_TASK INSTRUCTIONS_
Every entry that follows should be reproduced exactly.

— START MATERIAL SUPPLIED —

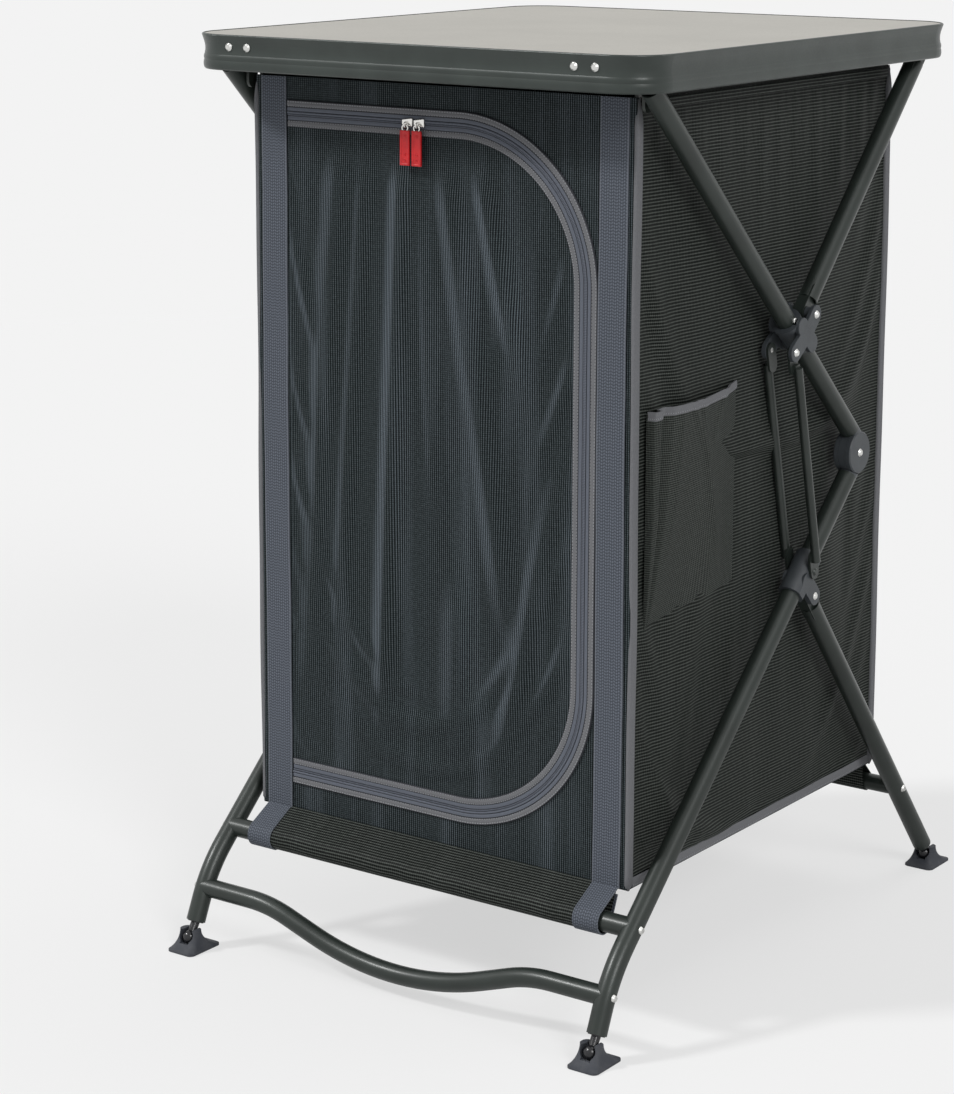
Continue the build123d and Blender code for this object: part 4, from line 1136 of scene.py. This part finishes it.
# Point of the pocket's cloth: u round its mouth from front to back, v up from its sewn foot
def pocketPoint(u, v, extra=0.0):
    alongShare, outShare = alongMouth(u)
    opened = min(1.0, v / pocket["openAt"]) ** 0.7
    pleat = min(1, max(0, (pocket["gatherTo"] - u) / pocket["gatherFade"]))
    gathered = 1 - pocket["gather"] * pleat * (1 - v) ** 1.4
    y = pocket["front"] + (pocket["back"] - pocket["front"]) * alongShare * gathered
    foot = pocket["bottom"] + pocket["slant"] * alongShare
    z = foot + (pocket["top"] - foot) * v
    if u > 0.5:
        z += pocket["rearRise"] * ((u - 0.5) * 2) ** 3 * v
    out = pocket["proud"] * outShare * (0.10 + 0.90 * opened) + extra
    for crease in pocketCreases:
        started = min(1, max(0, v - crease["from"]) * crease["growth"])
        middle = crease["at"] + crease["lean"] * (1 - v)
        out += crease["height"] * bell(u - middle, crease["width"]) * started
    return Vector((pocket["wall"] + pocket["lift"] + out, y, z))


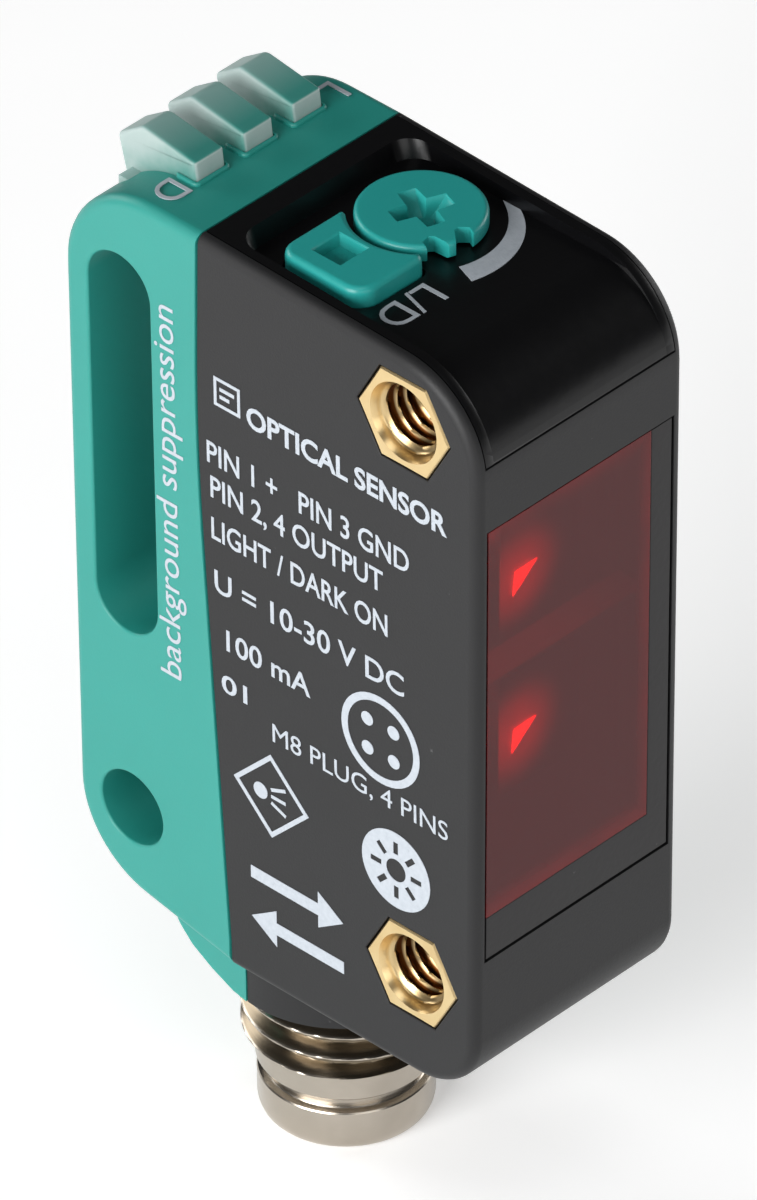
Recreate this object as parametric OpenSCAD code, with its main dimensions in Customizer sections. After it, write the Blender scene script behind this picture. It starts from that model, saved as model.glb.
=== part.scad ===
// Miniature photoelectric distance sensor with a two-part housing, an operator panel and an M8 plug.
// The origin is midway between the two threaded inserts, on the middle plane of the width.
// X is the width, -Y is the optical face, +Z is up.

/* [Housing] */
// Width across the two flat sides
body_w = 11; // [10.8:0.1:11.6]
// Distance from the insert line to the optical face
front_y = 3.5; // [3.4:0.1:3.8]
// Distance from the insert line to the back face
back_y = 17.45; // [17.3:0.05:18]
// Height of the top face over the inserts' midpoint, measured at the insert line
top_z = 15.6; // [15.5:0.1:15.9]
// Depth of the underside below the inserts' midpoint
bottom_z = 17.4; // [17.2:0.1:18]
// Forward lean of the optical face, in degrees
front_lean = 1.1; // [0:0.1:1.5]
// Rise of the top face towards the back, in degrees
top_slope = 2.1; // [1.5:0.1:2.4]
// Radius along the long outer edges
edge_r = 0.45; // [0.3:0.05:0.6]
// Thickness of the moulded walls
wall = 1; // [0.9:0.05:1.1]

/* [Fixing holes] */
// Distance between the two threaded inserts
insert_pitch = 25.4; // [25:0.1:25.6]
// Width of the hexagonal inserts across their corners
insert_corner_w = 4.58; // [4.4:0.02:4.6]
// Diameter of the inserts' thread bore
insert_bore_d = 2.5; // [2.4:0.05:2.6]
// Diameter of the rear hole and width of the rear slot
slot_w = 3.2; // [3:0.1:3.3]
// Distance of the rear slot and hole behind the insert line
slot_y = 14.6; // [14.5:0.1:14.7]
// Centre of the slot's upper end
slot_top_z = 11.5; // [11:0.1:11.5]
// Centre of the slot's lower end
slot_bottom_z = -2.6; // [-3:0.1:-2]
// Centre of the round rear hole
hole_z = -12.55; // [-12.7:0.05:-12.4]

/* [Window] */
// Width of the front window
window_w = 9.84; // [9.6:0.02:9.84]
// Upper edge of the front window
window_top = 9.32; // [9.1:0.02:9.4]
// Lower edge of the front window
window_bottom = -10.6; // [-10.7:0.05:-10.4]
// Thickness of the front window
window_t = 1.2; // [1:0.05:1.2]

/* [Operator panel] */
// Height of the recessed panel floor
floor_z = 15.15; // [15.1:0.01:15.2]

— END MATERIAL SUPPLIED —

_IN RESPONSE_
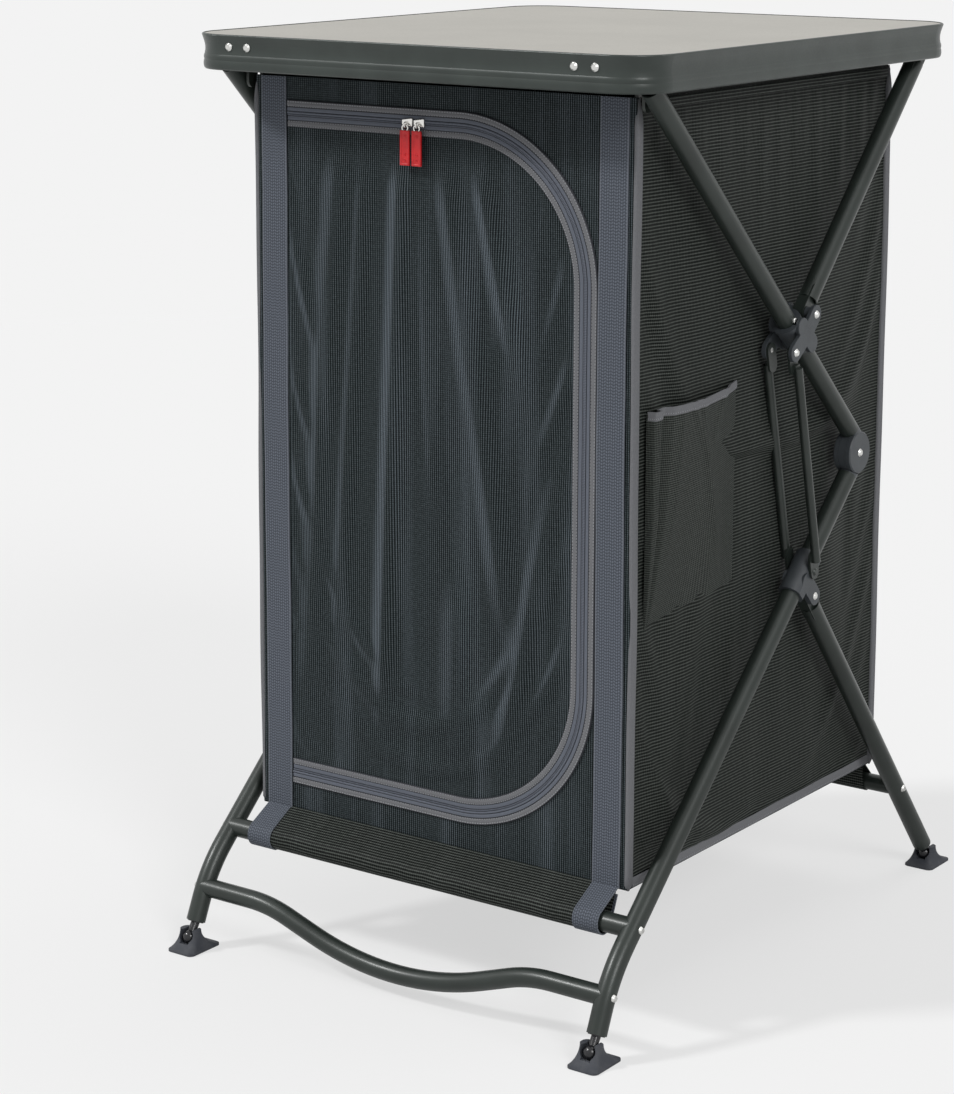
Continue the build123d and Blender code for this object: part 4, from line 1136 of scene.py. This part finishes it.
# Point of the pocket's cloth: u round its mouth from front to back, v up from its sewn foot
def pocketPoint(u, v, extra=0.0):
    alongShare, outShare = alongMouth(u)
    opened = min(1.0, v / pocket["openAt"]) ** 0.7
    pleat = min(1, max(0, (pocket["gatherTo"] - u) / pocket["gatherFade"]))
    gathered = 1 - pocket["gather"] * pleat * (1 - v) ** 1.4
    y = pocket["front"] + (pocket["back"] - pocket["front"]) * alongShare * gathered
    foot = pocket["bottom"] + pocket["slant"] * alongShare
    z = foot + (pocket["top"] - foot) * v
    if u > 0.5:
        z += pocket["rearRise"] * ((u - 0.5) * 2) ** 3 * v
    out = pocket["proud"] * outShare * (0.10 + 0.90 * opened) + extra
    for crease in pocketCreases:
        started = min(1, max(0, v - crease["from"]) * crease["growth"])
        middle = crease["at"] + crease["lean"] * (1 - v)
        out += crease["height"] * bell(u - middle, crease["width"]) * started
    return Vector((pocket["wall"] + pocket["lift"] + out, y, z))


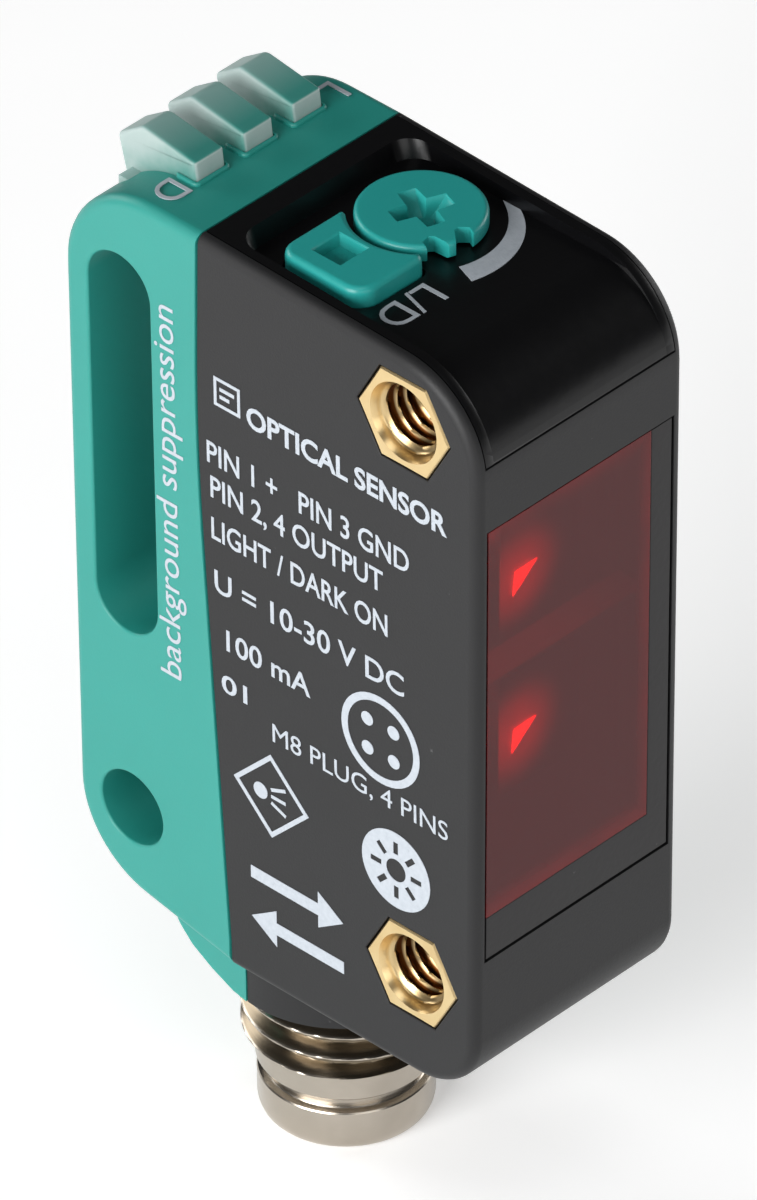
Recreate this object as parametric OpenSCAD code, with its main dimensions in Customizer sections. After it, write the Blender scene script behind this picture. It starts from that model, saved as model.glb.
=== part.scad ===
// Miniature photoelectric distance sensor with a two-part housing, an operator panel and an M8 plug.
// The origin is midway between the two threaded inserts, on the middle plane of the width.
// X is the width, -Y is the optical face, +Z is up.

/* [Housing] */
// Width across the two flat sides
body_w = 11; // [10.8:0.1:11.6]
// Distance from the insert line to the optical face
front_y = 3.5; // [3.4:0.1:3.8]
// Distance from the insert line to the back face
back_y = 17.45; // [17.3:0.05:18]
// Height of the top face over the inserts' midpoint, measured at the insert line
top_z = 15.6; // [15.5:0.1:15.9]
// Depth of the underside below the inserts' midpoint
bottom_z = 17.4; // [17.2:0.1:18]
// Forward lean of the optical face, in degrees
front_lean = 1.1; // [0:0.1:1.5]
// Rise of the top face towards the back, in degrees
top_slope = 2.1; // [1.5:0.1:2.4]
// Radius along the long outer edges
edge_r = 0.45; // [0.3:0.05:0.6]
// Thickness of the moulded walls
wall = 1; // [0.9:0.05:1.1]

/* [Fixing holes] */
// Distance between the two threaded inserts
insert_pitch = 25.4; // [25:0.1:25.6]
// Width of the hexagonal inserts across their corners
insert_corner_w = 4.58; // [4.4:0.02:4.6]
// Diameter of the inserts' thread bore
insert_bore_d = 2.5; // [2.4:0.05:2.6]
// Diameter of the rear hole and width of the rear slot
slot_w = 3.2; // [3:0.1:3.3]
// Distance of the rear slot and hole behind the insert line
slot_y = 14.6; // [14.5:0.1:14.7]
// Centre of the slot's upper end
slot_top_z = 11.5; // [11:0.1:11.5]
// Centre of the slot's lower end
slot_bottom_z = -2.6; // [-3:0.1:-2]
// Centre of the round rear hole
hole_z = -12.55; // [-12.7:0.05:-12.4]

/* [Window] */
// Width of the front window
window_w = 9.84; // [9.6:0.02:9.84]
// Upper edge of the front window
window_top = 9.32; // [9.1:0.02:9.4]
// Lower edge of the front window
window_bottom = -10.6; // [-10.7:0.05:-10.4]
// Thickness of the front window
window_t = 1.2; // [1:0.05:1.2]

/* [Operator panel] */
// Height of the recessed panel floor
floor_z = 15.15; // [15.1:0.01:15.2]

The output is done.